Zhanjiang Related Projects
Further to the Zhanjiang Formal Agreements, the PRC Target Company is also in discussion with Guangdong Steel Company with a view to securing the Zhanjiang Related Projects. On 26 September 2010, the PRC Target Company has entered into the Strategic Cooperation Agreement with Guangdong Steel Company. Pursuant to the Strategic Cooperation Agreement, the PRC Target Company and Guangdong Steel Company agreed to establish comprehensive strategic cooperation partnership and cooperate fully in all-around areas including the Zhanjiang Related Projects comprising engineering equipment transportation, raw materials transportation, auxiliary materials transportation, finished products transportation, etc. for the Zhanjiang Steel Base.
Under the Zhanjiang Scrap Steel Project, the PRC Target Company expects it will invest, build, and operate the Scrap Steel Processing and Distribution Center(廢鋼加工及配送中心). Scrap steel is an important raw material used in steel production. The PRC Target Company plans to source raw scrap steel both internationally, especially from the United States, Europe, and Japan, and domestically. It is expected that the Scrap Steel Processing and Distribution Centre will process the raw scrap steel collected into qualified scrap steel for supplying to the Zhanjiang Steel Base.
Under the Zhanjiang Domestic Transportation Project, the PRC Target Company expects that it will provide logistics services to transport key raw materials such as calcium carbonate(石灰 石), coking coal(焦煤), thermal coal(電煤), pulverized coal(高爐噴煤)and dolomite(白雲 石), etc. to the Zhanjiang Steel Base.
Under the Zhanjiang Finished Products Distribution Project, the PRC Target Company expects it will be responsible for the provision of warehousing and distribution services for the finished products, which comprise mainly high-end steel products, produced at the Zhanjiang Steel Base. It is expected that the finished products of the Zhanjiang Steel Base will be stored in warehouses to be built in southern China by the PRC Target Company, and the PRC Target Company intends to expand its warehousing capacity space in order to meet the projected needs of Guangdong Steel Company.
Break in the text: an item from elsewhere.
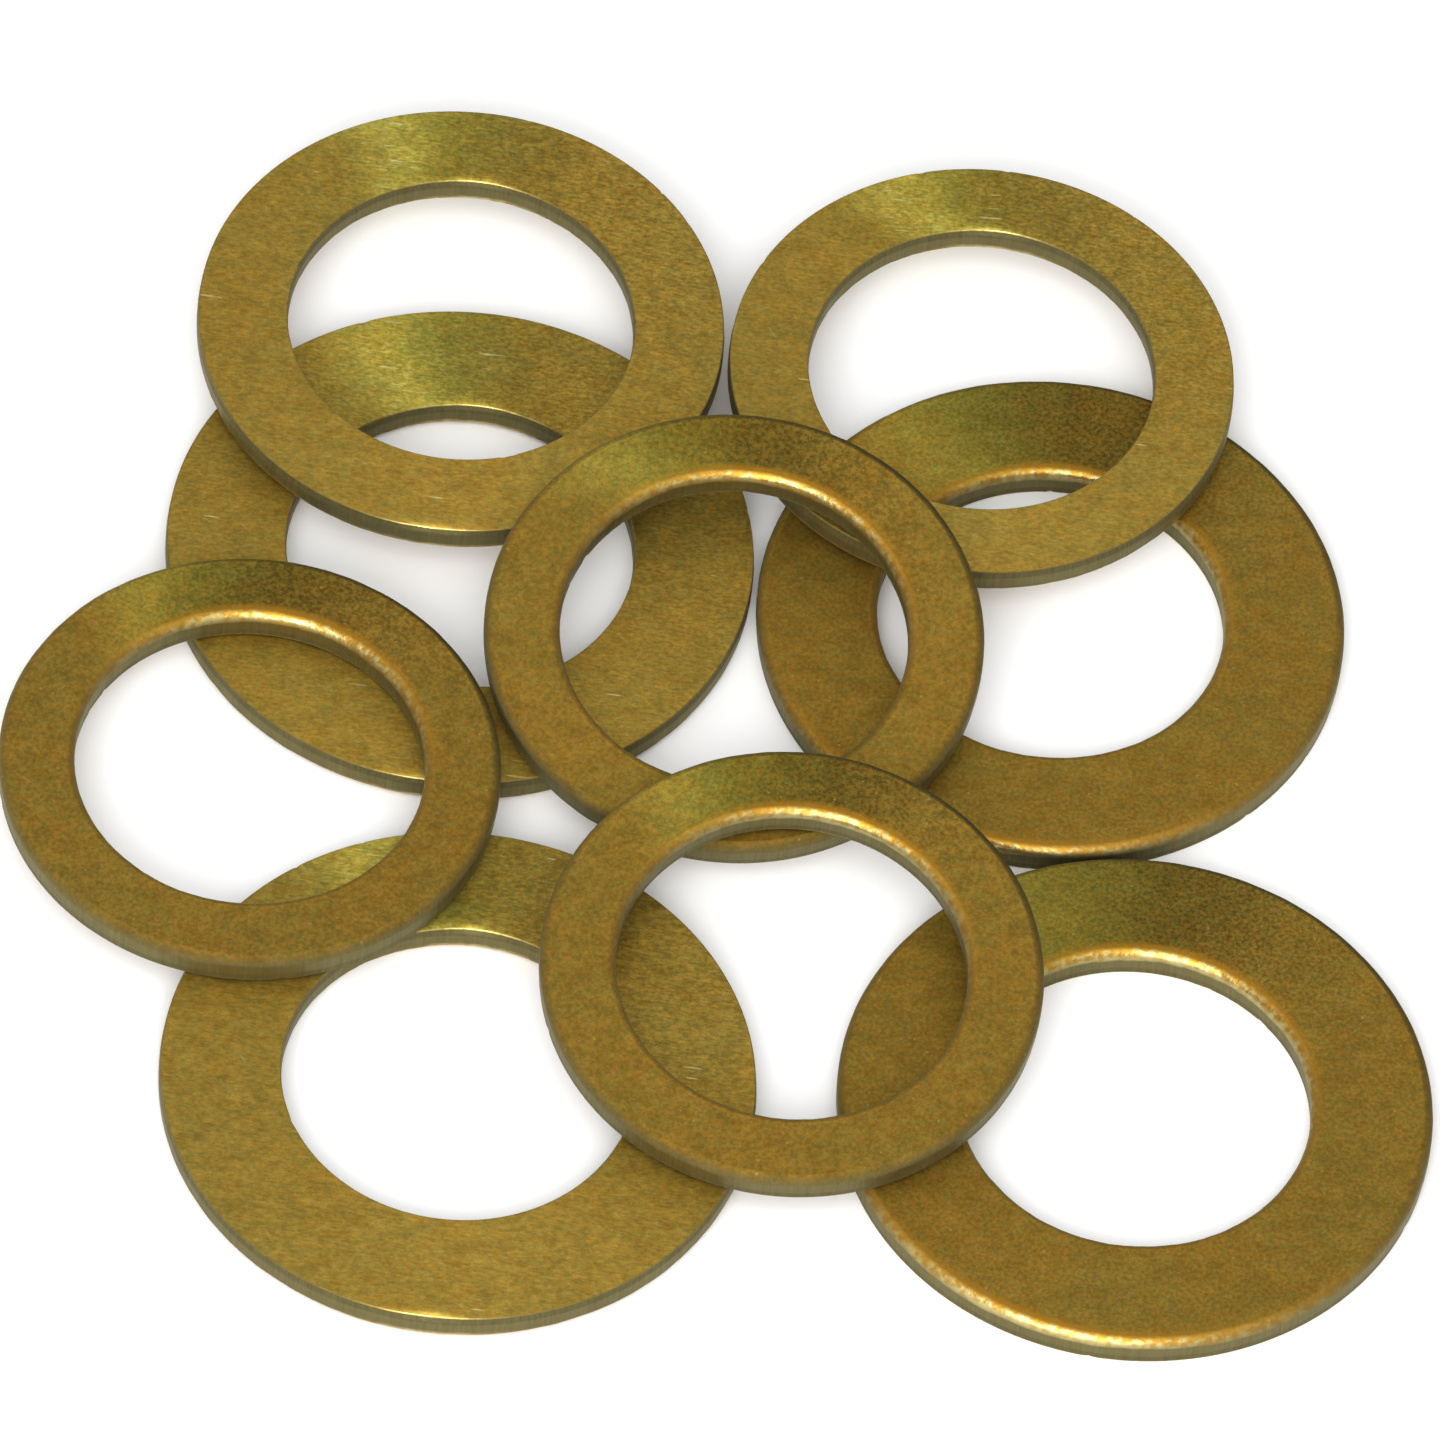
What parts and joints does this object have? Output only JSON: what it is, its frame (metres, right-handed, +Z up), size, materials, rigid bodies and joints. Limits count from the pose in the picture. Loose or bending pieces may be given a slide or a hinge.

In addition to the three aforementioned auxiliary components, under the Strategic Cooperation Agreement, the PRC Target Company is in continual discussion with Guangdong Steel Company to formalize several other components, including the investment and operation of two gas stations within the Zhanjiang Steel Base. The planned gas stations within the Zhanjiang Steel Base will cover energy needs for all vehicles and equipment related to Guangdong Steel Company, etc..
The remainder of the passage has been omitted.